• **Work instructions**
Copy all records verbatim.

• **Input material**

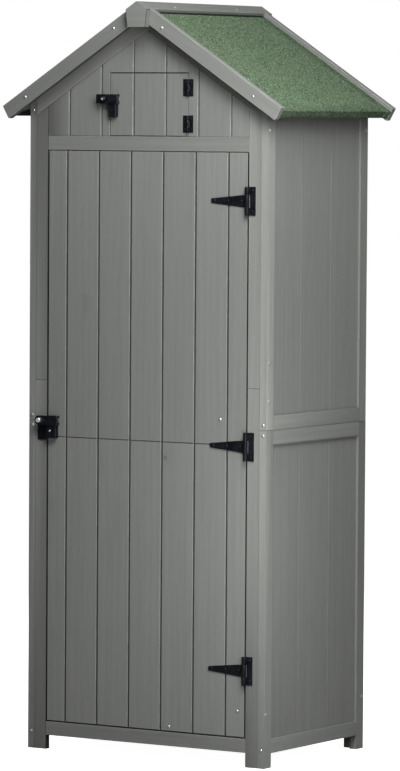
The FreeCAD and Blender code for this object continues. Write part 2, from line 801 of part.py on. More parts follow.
# Bargeboards stand a little above the felt and run under the ridge boards
notch_along = cap_width + joint_play
notch_depth = cap_thick + joint_play
barge_foot = barge_drop + barge_width
for face, y in (("front", -roof_half_depth), ("rear", deck_half_depth)):
    for side, hand in ((-1, "left"), (1, "right")):
        tip_foot = slope_point(barge_foot, tip_along, side)
        corners = [slope_point(barge_drop, notch_along, side), slope_point(barge_drop, tip_along, side),
                   tip_foot, ridge_point(barge_foot), ridge_point(notch_depth),
                   slope_point(notch_depth, notch_along, side)]
        boardname = "%s_%s_bargeboard" % (face, hand)
        piece = profile(boardname + "_body", "XZ", corners, y, barge_thick)
        node(boardname, [rounded(piece, [tip_foot], barge_round)])

apex_corners = [(0, total_height), (apex_shoulder, total_height - apex_shoulder * slope_tangent),
                (apex_foot, total_height - apex_height), (-apex_foot, total_height - apex_height),
                (-apex_shoulder, total_height - apex_shoulder * slope_tangent)]
for face, y in (("front", -roof_half_depth - apex_thick), ("rear", roof_half_depth)):
    node(face + "_apex_plate", [profile(face + "_apex", "XZ", apex_corners, y, apex_thick)])

# Door: boards in an upper and a lower half on ledges and upright battens
door_half = opening_x - door_gap
door_edges = board_edges(-door_half, door_half + joint_play, 0)
node("door_lower_boards", board_run("door_lower_board", door_edges, door_foot, door_joint))
node("door_upper_boards", board_run("door_upper_board", door_edges, door_joint + joint_play, door_top))

ledge_y = -half_depth + board
ledge_half = door_half - ledge_inset
ledges = []
for name, middle in (("low", hinge_low), ("middle", hinge_middle), ("top", hinge_top)):
    ledges.append(stick("ledge_" + name, -ledge_half, ledge_y, middle - ledge / 2, ledge_half * 2,
                        ledge_thick, ledge))
for span, below, above in (("lower", hinge_low, hinge_middle), ("upper", hinge_middle, hinge_top)):
    for side, hand in ((-1, "left"), (1, "right")):
        foot = below + ledge / 2 + joint_play
        ledges.append(stick("muntin_%s_%s" % (span, hand), low(side, ledge_half - muntin, ledge_half),
                            ledge_y, foot, muntin, ledge_thick,
                            above - ledge / 2 - joint_play - foot))
node("door_battens", ledges)


# Hinges: a leaf against the timber, knuckles in front of it and a pin through them

def hinge_part(name, leaf_body, axis_x, axis_y, spans, middle, radius, bore):
    """A leaf fused to its knuckles, each from a top to a foot, and bored for the pin."""
    pieces = [leaf_body]
    for i, (top, foot) in enumerate(spans):
        pieces.append(rod("%s_knuckle_%d" % (name, i + 1), axis_x, axis_y, middle + foot,
                          radius, top - foot))
    drill = rod(name + "_bore", axis_x, axis_y, middle - plate_height, bore, plate_height * 2)
    return cut(name, fused(name + "_joined", pieces), drill)


face = -half_depth
door_axis_x = opening_x - door_gap / 2
door_axis_y = face - knuckle - knuckle_stand
strap_half = strap_root / 2
plate_half = plate_height / 2
knuckle_split = strap_half + knuckle_gap
knuckle_clear = knuckle + knuckle_gap
straps = []
plates = []
pins = []
for name, middle in (("low", hinge_low), ("middle", hinge_middle), ("top", hinge_top)):
    tip_x = door_axis_x - strap_length
    tip_half = strap_tip / 2
    root_x = door_axis_x - strap_straight
    outline = [(door_axis_x, middle - strap_half), (root_x, middle - strap_half),
               (tip_x, middle - tip_half), (tip_x, middle + tip_half),
               (root_x, middle + strap_half), (door_axis_x, middle + strap_half)]
    first_hole = strap_hole_root
    last_hole = strap_length - hole_edge
    reaches = [first_hole, (first_hole + last_hole) / 2, last_hole]
    holes = [(door_axis_x - reach, middle, screw_hole) for reach in reaches]
    strap = profile("strap_leaf_" + name, "XZ", outline, face - leaf, leaf, holes)
    strap = rounded(strap, outline[2:4], strap_round)
    straps.append(hinge_part("strap_" + name, strap, door_axis_x, door_axis_y,
                             [(strap_half, -strap_half)], middle, knuckle, pin + pin_fit))
    spans = [(plate_half, knuckle_split), (-knuckle_split, -plate_half)]
    outer = door_axis_x + plate_width
    near = door_axis_x + knuckle_clear
    outline = [(outer, middle - plate_half), (outer, middle + plate_half),
               (door_axis_x, middle + plate_half), (door_axis_x, middle + knuckle_split),
               (near, middle + knuckle_split), (near, middle - knuckle_split),
               (door_axis_x, middle - knuckle_split), (door_axis_x, middle - plate_half)]
    hole_x = door_axis_x + (knuckle_clear + plate_width) / 2
    hole_rise = plate_half - hole_edge
    holes = [(hole_x, z, screw_hole) for z in (middle - hole_rise, middle + hole_rise)]
    plate = profile("plate_leaf_" + name, "XZ", outline, face - leaf, leaf, holes)
    plates.append(hinge_part("plate_" + name, plate, door_axis_x, door_axis_y, spans, middle,
                             knuckle, pin))
    pins.append(rod("hinge_pin_" + name, door_axis_x, door_axis_y, middle - plate_half, pin, plate_height))
node("door_hinge_straps", straps)
node("door_hinge_plates", plates)
node("door_hinge_pins", pins)

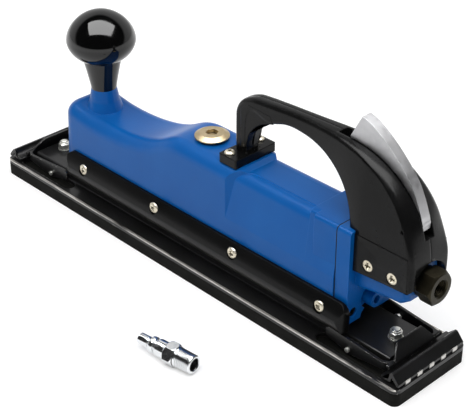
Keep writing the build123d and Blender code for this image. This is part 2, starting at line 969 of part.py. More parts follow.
def housing_shell():
    half = housing_width / 2
    body = side_prism(housing_profile(), housing_width)
    nose_edges = [e for e in body.edges() if on_flank(e, half) and is_nose_edge(e)]
    body = fillet(nose_edges, nose_corner)
    rim = [e for e in body.edges() if is_top_edge(e)]
    body = fillet(rim, front_shoulder)
    for side in (-1, 1):
        body -= waist_cut(side)
    return body - dip_cut()


def on_flank(edge, half):
    return abs(abs(edge.position_at(half_way_share).Y) - half) < running_gap


def is_nose_edge(edge):
    """The two leaning front corners."""
    low = min(edge.position_at(0).Z, edge.position_at(1).Z)
    high = max(edge.position_at(0).Z, edge.position_at(1).Z)
    return edge.position_at(half_way_share).X < housing_front + nose_lean and high - low > base_height


def is_top_edge(edge):
    """The upper rim, apart from the edges that cross the rear end."""
    low = min(edge.position_at(0).Z, edge.position_at(1).Z)
    level = low > deck_height - saddle_drop - front_shoulder
    crossing = on_crossing(edge)
    return level and not crossing


def on_crossing(edge):
    """Edges that lie straight across the tool behind the nose."""
    start, end = edge.position_at(0), edge.position_at(1)
    across = abs(start.X - end.X) < running_gap
    return across and start.X > housing_front + nose_lean + nose_corner


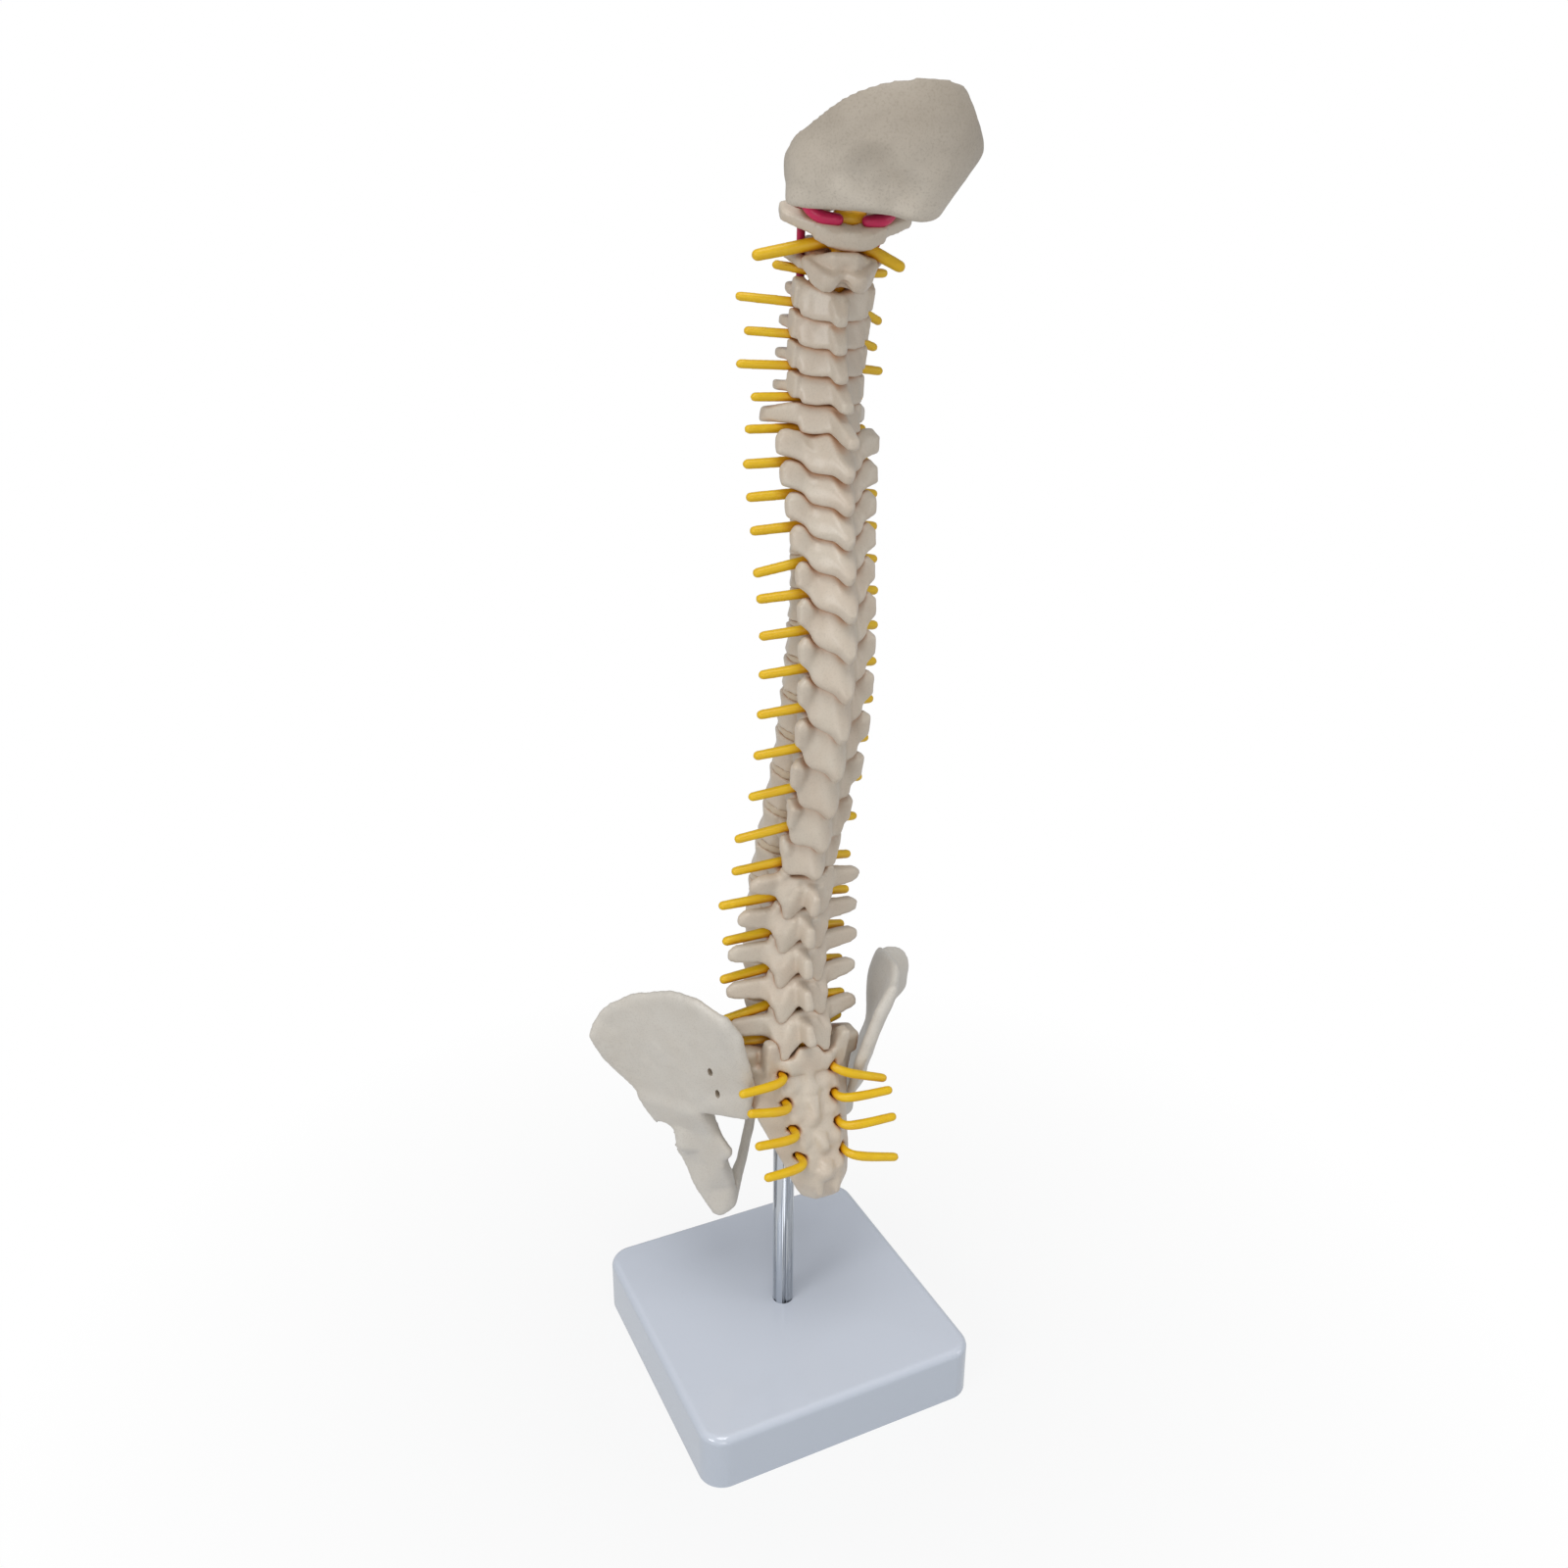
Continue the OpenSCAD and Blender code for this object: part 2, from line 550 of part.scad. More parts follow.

• **Response for this exercise**
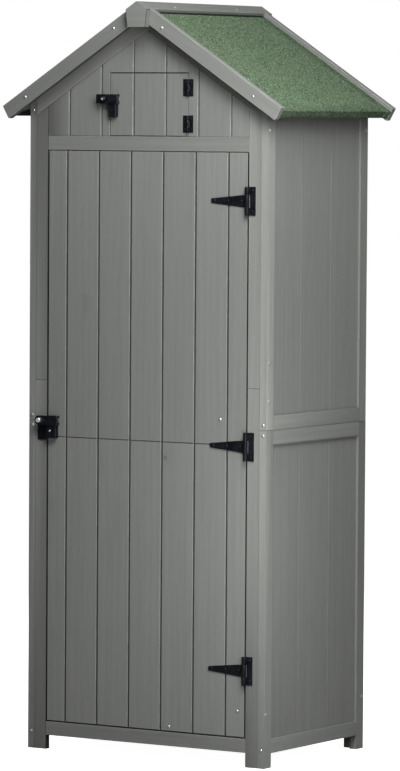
The FreeCAD and Blender code for this object continues. Write part 2, from line 801 of part.py on. More parts follow.
# Bargeboards stand a little above the felt and run under the ridge boards
notch_along = cap_width + joint_play
notch_depth = cap_thick + joint_play
barge_foot = barge_drop + barge_width
for face, y in (("front", -roof_half_depth), ("rear", deck_half_depth)):
    for side, hand in ((-1, "left"), (1, "right")):
        tip_foot = slope_point(barge_foot, tip_along, side)
        corners = [slope_point(barge_drop, notch_along, side), slope_point(barge_drop, tip_along, side),
                   tip_foot, ridge_point(barge_foot), ridge_point(notch_depth),
                   slope_point(notch_depth, notch_along, side)]
        boardname = "%s_%s_bargeboard" % (face, hand)
        piece = profile(boardname + "_body", "XZ", corners, y, barge_thick)
        node(boardname, [rounded(piece, [tip_foot], barge_round)])

apex_corners = [(0, total_height), (apex_shoulder, total_height - apex_shoulder * slope_tangent),
                (apex_foot, total_height - apex_height), (-apex_foot, total_height - apex_height),
                (-apex_shoulder, total_height - apex_shoulder * slope_tangent)]
for face, y in (("front", -roof_half_depth - apex_thick), ("rear", roof_half_depth)):
    node(face + "_apex_plate", [profile(face + "_apex", "XZ", apex_corners, y, apex_thick)])

# Door: boards in an upper and a lower half on ledges and upright battens
door_half = opening_x - door_gap
door_edges = board_edges(-door_half, door_half + joint_play, 0)
node("door_lower_boards", board_run("door_lower_board", door_edges, door_foot, door_joint))
node("door_upper_boards", board_run("door_upper_board", door_edges, door_joint + joint_play, door_top))

ledge_y = -half_depth + board
ledge_half = door_half - ledge_inset
ledges = []
for name, middle in (("low", hinge_low), ("middle", hinge_middle), ("top", hinge_top)):
    ledges.append(stick("ledge_" + name, -ledge_half, ledge_y, middle - ledge / 2, ledge_half * 2,
                        ledge_thick, ledge))
for span, below, above in (("lower", hinge_low, hinge_middle), ("upper", hinge_middle, hinge_top)):
    for side, hand in ((-1, "left"), (1, "right")):
        foot = below + ledge / 2 + joint_play
        ledges.append(stick("muntin_%s_%s" % (span, hand), low(side, ledge_half - muntin, ledge_half),
                            ledge_y, foot, muntin, ledge_thick,
                            above - ledge / 2 - joint_play - foot))
node("door_battens", ledges)


# Hinges: a leaf against the timber, knuckles in front of it and a pin through them

def hinge_part(name, leaf_body, axis_x, axis_y, spans, middle, radius, bore):
    """A leaf fused to its knuckles, each from a top to a foot, and bored for the pin."""
    pieces = [leaf_body]
    for i, (top, foot) in enumerate(spans):
        pieces.append(rod("%s_knuckle_%d" % (name, i + 1), axis_x, axis_y, middle + foot,
                          radius, top - foot))
    drill = rod(name + "_bore", axis_x, axis_y, middle - plate_height, bore, plate_height * 2)
    return cut(name, fused(name + "_joined", pieces), drill)


face = -half_depth
door_axis_x = opening_x - door_gap / 2
door_axis_y = face - knuckle - knuckle_stand
strap_half = strap_root / 2
plate_half = plate_height / 2
knuckle_split = strap_half + knuckle_gap
knuckle_clear = knuckle + knuckle_gap
straps = []
plates = []
pins = []
for name, middle in (("low", hinge_low), ("middle", hinge_middle), ("top", hinge_top)):
    tip_x = door_axis_x - strap_length
    tip_half = strap_tip / 2
    root_x = door_axis_x - strap_straight
    outline = [(door_axis_x, middle - strap_half), (root_x, middle - strap_half),
               (tip_x, middle - tip_half), (tip_x, middle + tip_half),
               (root_x, middle + strap_half), (door_axis_x, middle + strap_half)]
    first_hole = strap_hole_root
    last_hole = strap_length - hole_edge
    reaches = [first_hole, (first_hole + last_hole) / 2, last_hole]
    holes = [(door_axis_x - reach, middle, screw_hole) for reach in reaches]
    strap = profile("strap_leaf_" + name, "XZ", outline, face - leaf, leaf, holes)
    strap = rounded(strap, outline[2:4], strap_round)
    straps.append(hinge_part("strap_" + name, strap, door_axis_x, door_axis_y,
                             [(strap_half, -strap_half)], middle, knuckle, pin + pin_fit))
    spans = [(plate_half, knuckle_split), (-knuckle_split, -plate_half)]
    outer = door_axis_x + plate_width
    near = door_axis_x + knuckle_clear
    outline = [(outer, middle - plate_half), (outer, middle + plate_half),
               (door_axis_x, middle + plate_half), (door_axis_x, middle + knuckle_split),
               (near, middle + knuckle_split), (near, middle - knuckle_split),
               (door_axis_x, middle - knuckle_split), (door_axis_x, middle - plate_half)]
    hole_x = door_axis_x + (knuckle_clear + plate_width) / 2
    hole_rise = plate_half - hole_edge
    holes = [(hole_x, z, screw_hole) for z in (middle - hole_rise, middle + hole_rise)]
    plate = profile("plate_leaf_" + name, "XZ", outline, face - leaf, leaf, holes)
    plates.append(hinge_part("plate_" + name, plate, door_axis_x, door_axis_y, spans, middle,
                             knuckle, pin))
    pins.append(rod("hinge_pin_" + name, door_axis_x, door_axis_y, middle - plate_half, pin, plate_height))
node("door_hinge_straps", straps)
node("door_hinge_plates", plates)
node("door_hinge_pins", pins)

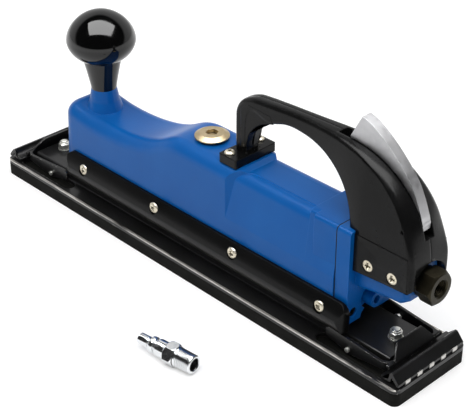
Keep writing the build123d and Blender code for this image. This is part 2, starting at line 969 of part.py. More parts follow.
def housing_shell():
    half = housing_width / 2
    body = side_prism(housing_profile(), housing_width)
    nose_edges = [e for e in body.edges() if on_flank(e, half) and is_nose_edge(e)]
    body = fillet(nose_edges, nose_corner)
    rim = [e for e in body.edges() if is_top_edge(e)]
    body = fillet(rim, front_shoulder)
    for side in (-1, 1):
        body -= waist_cut(side)
    return body - dip_cut()


def on_flank(edge, half):
    return abs(abs(edge.position_at(half_way_share).Y) - half) < running_gap


def is_nose_edge(edge):
    """The two leaning front corners."""
    low = min(edge.position_at(0).Z, edge.position_at(1).Z)
    high = max(edge.position_at(0).Z, edge.position_at(1).Z)
    return edge.position_at(half_way_share).X < housing_front + nose_lean and high - low > base_height


def is_top_edge(edge):
    """The upper rim, apart from the edges that cross the rear end."""
    low = min(edge.position_at(0).Z, edge.position_at(1).Z)
    level = low > deck_height - saddle_drop - front_shoulder
    crossing = on_crossing(edge)
    return level and not crossing


def on_crossing(edge):
    """Edges that lie straight across the tool behind the nose."""
    start, end = edge.position_at(0), edge.position_at(1)
    across = abs(start.X - end.X) < running_gap
    return across and start.X > housing_front + nose_lean + nose_corner


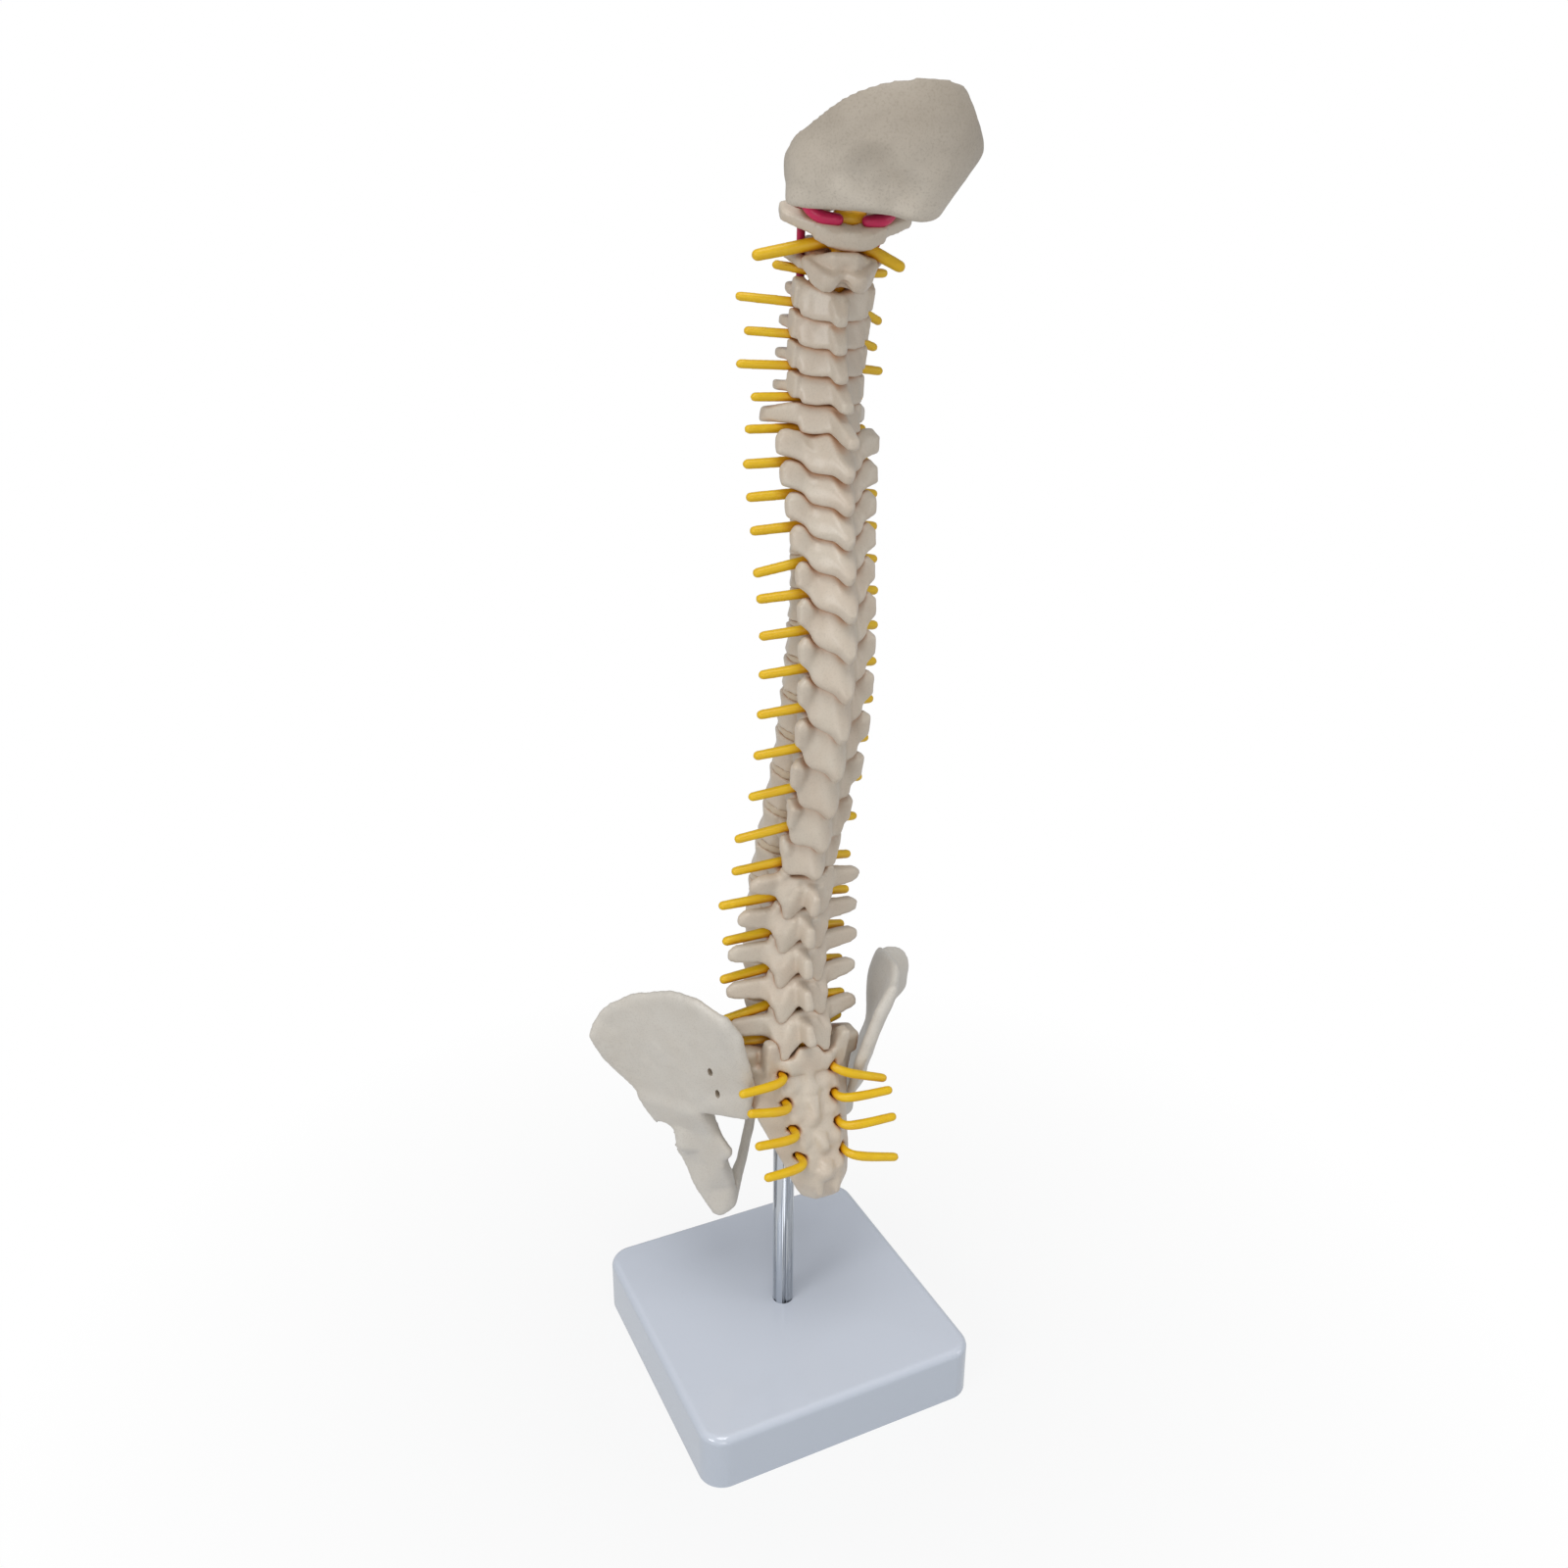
Continue the OpenSCAD and Blender code for this object: part 2, from line 550 of part.scad. More parts follow.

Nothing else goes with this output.